Copy out exactly the lines from the first line of the material below through the line containing "(-13.4 * MM, 36.0", and nothing beyond them.

● Given material
— Start —
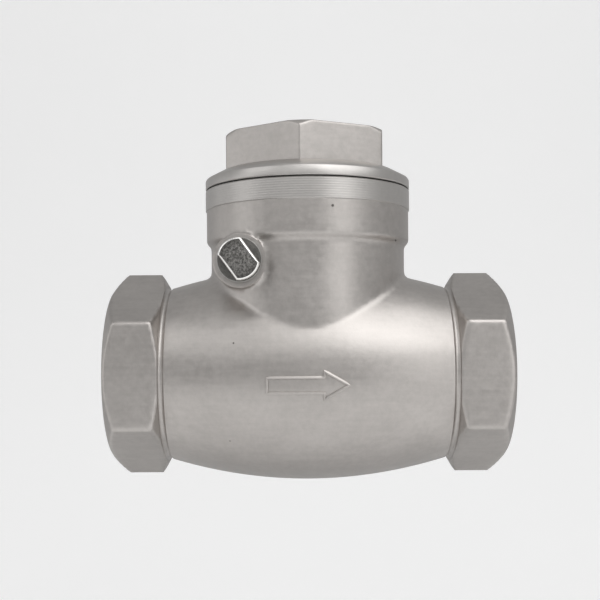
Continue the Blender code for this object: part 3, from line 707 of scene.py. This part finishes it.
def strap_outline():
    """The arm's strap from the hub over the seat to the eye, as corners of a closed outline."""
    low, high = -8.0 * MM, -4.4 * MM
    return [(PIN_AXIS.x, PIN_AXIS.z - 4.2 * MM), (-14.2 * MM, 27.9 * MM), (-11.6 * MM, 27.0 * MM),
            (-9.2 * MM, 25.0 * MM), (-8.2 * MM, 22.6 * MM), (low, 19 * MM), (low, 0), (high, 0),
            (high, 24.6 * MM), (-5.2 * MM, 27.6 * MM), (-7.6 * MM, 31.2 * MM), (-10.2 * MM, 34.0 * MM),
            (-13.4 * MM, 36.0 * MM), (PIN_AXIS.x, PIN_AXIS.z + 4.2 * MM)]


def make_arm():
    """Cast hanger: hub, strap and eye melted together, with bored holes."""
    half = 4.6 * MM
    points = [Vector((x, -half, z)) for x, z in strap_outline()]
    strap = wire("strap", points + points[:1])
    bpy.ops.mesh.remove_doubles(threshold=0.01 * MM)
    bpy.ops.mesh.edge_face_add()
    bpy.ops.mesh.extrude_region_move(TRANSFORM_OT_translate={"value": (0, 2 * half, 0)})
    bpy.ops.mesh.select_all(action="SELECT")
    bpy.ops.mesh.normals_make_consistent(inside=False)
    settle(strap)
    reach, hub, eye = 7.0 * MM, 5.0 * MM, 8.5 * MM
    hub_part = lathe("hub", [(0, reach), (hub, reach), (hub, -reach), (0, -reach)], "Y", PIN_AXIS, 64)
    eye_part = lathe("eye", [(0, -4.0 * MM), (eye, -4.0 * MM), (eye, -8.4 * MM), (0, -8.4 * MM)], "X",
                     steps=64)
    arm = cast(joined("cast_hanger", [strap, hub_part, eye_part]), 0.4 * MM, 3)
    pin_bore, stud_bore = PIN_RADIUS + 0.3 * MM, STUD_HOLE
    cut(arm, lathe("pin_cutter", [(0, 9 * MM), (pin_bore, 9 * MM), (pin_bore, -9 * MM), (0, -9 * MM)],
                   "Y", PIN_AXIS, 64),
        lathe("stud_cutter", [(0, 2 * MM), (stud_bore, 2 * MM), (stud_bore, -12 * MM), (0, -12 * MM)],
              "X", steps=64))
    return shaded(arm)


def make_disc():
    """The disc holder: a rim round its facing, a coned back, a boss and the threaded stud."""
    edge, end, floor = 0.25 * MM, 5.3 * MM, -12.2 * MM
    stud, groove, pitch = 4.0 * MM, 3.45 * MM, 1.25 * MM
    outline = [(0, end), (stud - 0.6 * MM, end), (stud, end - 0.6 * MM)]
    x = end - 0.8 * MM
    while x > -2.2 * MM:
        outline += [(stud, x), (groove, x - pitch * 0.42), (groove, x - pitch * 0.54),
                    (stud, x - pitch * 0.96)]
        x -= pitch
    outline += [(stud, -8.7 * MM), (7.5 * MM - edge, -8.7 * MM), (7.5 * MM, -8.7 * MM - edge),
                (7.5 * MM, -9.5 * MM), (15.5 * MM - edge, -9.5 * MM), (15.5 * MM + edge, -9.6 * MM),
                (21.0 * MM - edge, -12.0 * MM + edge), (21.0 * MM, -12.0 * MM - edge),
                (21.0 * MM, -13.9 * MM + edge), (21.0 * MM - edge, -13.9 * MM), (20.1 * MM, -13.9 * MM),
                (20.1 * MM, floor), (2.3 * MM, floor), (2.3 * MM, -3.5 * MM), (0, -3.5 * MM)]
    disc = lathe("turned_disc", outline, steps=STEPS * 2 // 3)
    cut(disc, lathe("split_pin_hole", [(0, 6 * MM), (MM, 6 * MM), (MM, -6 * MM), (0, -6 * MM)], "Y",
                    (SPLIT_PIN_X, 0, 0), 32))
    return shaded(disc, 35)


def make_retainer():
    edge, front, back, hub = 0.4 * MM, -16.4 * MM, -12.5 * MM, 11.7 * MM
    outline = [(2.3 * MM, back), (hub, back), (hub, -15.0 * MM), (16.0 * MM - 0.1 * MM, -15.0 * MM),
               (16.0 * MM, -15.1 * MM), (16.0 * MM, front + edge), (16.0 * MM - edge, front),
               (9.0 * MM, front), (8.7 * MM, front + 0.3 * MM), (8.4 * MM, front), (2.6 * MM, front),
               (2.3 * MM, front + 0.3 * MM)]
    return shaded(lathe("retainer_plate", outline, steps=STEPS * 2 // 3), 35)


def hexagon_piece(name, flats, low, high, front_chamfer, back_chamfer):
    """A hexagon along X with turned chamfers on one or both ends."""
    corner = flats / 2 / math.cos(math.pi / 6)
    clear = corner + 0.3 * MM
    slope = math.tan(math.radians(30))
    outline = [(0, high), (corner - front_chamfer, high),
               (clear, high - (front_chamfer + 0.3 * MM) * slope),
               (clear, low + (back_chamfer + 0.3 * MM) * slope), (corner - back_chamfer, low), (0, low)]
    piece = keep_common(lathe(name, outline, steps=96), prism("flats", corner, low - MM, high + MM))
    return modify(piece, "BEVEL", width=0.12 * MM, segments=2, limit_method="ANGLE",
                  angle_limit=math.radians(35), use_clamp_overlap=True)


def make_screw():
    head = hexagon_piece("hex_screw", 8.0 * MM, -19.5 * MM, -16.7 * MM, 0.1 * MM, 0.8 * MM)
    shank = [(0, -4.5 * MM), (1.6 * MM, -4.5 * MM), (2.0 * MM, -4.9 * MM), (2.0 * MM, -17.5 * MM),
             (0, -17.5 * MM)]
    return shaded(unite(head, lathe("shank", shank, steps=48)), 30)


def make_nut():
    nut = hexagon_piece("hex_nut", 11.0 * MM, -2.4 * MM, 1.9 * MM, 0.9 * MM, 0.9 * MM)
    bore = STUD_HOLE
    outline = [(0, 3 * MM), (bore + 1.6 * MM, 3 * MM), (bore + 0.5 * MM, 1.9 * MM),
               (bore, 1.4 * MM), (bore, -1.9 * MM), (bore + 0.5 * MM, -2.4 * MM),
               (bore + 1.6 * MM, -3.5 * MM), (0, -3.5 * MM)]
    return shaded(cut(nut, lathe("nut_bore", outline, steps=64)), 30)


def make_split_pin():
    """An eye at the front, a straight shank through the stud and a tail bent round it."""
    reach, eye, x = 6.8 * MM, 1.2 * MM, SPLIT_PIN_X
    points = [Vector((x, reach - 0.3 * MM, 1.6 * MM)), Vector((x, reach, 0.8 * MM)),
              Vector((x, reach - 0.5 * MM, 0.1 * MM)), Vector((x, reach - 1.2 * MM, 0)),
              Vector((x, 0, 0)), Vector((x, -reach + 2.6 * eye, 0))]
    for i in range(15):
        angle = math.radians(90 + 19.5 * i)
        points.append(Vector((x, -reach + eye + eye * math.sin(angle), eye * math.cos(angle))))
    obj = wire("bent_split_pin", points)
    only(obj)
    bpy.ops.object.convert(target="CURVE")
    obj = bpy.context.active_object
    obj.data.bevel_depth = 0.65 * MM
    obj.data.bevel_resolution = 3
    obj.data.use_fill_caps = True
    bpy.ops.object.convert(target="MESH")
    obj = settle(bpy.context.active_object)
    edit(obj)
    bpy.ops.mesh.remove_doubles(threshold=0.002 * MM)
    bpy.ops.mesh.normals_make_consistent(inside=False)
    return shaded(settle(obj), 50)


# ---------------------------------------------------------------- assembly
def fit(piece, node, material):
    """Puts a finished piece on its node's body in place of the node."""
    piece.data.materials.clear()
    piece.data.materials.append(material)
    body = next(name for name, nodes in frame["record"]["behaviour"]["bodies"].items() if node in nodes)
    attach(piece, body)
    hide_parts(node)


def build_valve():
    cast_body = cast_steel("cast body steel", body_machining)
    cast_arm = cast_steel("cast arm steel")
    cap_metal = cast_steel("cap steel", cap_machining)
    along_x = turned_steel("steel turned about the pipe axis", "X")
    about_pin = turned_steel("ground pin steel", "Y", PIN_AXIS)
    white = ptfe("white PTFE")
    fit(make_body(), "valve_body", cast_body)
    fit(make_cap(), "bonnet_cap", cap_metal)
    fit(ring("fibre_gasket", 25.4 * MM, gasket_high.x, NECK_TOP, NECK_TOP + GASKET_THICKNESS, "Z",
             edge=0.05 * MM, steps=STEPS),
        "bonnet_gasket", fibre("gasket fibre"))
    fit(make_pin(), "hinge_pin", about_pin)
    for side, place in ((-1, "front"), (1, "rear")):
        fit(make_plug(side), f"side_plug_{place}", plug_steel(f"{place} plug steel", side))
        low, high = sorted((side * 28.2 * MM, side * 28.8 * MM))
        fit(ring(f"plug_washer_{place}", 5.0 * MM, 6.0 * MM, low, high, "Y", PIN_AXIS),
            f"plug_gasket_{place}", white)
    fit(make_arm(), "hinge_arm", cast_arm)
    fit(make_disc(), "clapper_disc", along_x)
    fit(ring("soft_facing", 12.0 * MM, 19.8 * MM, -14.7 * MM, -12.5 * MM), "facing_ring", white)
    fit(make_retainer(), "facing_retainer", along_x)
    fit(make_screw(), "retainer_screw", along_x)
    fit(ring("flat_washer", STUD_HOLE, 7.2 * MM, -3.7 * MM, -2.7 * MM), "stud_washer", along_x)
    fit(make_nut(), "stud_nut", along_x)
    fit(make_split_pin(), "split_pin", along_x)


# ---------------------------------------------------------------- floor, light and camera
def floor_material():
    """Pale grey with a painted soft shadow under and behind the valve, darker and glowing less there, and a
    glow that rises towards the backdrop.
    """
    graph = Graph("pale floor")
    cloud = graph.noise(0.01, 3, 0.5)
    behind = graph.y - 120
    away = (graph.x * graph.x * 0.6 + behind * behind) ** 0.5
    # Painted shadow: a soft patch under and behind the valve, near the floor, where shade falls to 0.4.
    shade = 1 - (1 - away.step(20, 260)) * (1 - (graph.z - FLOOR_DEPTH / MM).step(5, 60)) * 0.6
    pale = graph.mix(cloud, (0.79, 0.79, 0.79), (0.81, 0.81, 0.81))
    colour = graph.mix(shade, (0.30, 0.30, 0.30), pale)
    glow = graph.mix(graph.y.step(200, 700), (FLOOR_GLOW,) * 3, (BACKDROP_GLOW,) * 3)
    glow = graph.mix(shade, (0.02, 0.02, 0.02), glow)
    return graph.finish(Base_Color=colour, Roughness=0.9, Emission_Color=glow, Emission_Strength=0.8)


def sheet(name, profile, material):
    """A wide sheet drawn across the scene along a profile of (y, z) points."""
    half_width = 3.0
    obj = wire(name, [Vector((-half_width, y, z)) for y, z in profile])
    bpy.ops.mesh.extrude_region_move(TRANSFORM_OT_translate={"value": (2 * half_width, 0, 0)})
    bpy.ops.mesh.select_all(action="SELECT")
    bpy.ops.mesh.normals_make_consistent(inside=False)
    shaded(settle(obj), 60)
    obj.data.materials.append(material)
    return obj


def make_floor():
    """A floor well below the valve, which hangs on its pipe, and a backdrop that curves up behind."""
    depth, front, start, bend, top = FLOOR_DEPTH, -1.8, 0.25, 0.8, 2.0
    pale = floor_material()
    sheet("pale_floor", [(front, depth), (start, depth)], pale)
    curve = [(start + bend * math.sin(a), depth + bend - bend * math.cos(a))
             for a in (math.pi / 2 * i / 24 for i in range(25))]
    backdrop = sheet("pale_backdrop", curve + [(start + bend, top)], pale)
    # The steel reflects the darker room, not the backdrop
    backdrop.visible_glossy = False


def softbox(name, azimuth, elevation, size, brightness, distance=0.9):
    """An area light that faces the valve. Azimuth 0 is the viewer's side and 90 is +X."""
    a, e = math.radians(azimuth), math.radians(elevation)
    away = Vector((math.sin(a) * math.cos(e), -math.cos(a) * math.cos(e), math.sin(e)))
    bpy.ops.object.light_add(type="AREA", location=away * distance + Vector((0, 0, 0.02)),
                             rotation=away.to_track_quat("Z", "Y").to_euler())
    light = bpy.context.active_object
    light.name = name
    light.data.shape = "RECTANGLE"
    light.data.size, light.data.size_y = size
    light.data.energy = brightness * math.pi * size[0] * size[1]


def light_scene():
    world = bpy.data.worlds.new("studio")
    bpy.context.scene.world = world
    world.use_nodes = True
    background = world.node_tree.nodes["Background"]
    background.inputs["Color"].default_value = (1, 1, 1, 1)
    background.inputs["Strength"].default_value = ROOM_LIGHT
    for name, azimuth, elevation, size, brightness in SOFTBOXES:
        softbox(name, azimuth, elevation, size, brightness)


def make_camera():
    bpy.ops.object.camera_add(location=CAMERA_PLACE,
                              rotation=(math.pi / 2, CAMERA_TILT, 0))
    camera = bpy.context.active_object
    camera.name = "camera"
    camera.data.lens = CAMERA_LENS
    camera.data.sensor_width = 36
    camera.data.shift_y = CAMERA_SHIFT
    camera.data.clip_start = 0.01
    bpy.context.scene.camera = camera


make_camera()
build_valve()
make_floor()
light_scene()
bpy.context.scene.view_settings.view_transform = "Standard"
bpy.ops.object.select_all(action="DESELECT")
— End —
● Result of the task
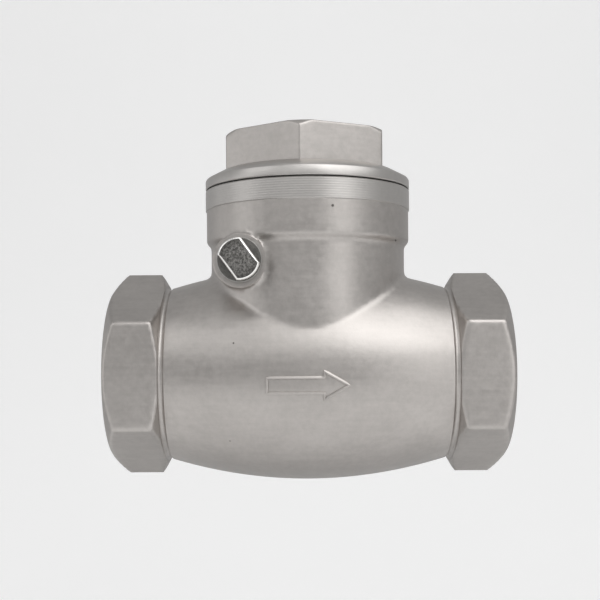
Continue the Blender code for this object: part 3, from line 707 of scene.py. This part finishes it.
def strap_outline():
    """The arm's strap from the hub over the seat to the eye, as corners of a closed outline."""
    low, high = -8.0 * MM, -4.4 * MM
    return [(PIN_AXIS.x, PIN_AXIS.z - 4.2 * MM), (-14.2 * MM, 27.9 * MM), (-11.6 * MM, 27.0 * MM),
            (-9.2 * MM, 25.0 * MM), (-8.2 * MM, 22.6 * MM), (low, 19 * MM), (low, 0), (high, 0),
            (high, 24.6 * MM), (-5.2 * MM, 27.6 * MM), (-7.6 * MM, 31.2 * MM), (-10.2 * MM, 34.0 * MM),
            (-13.4 * MM, 36.0 * MM), (PIN_AXIS.x, PIN_AXIS.z + 4.2 * MM)]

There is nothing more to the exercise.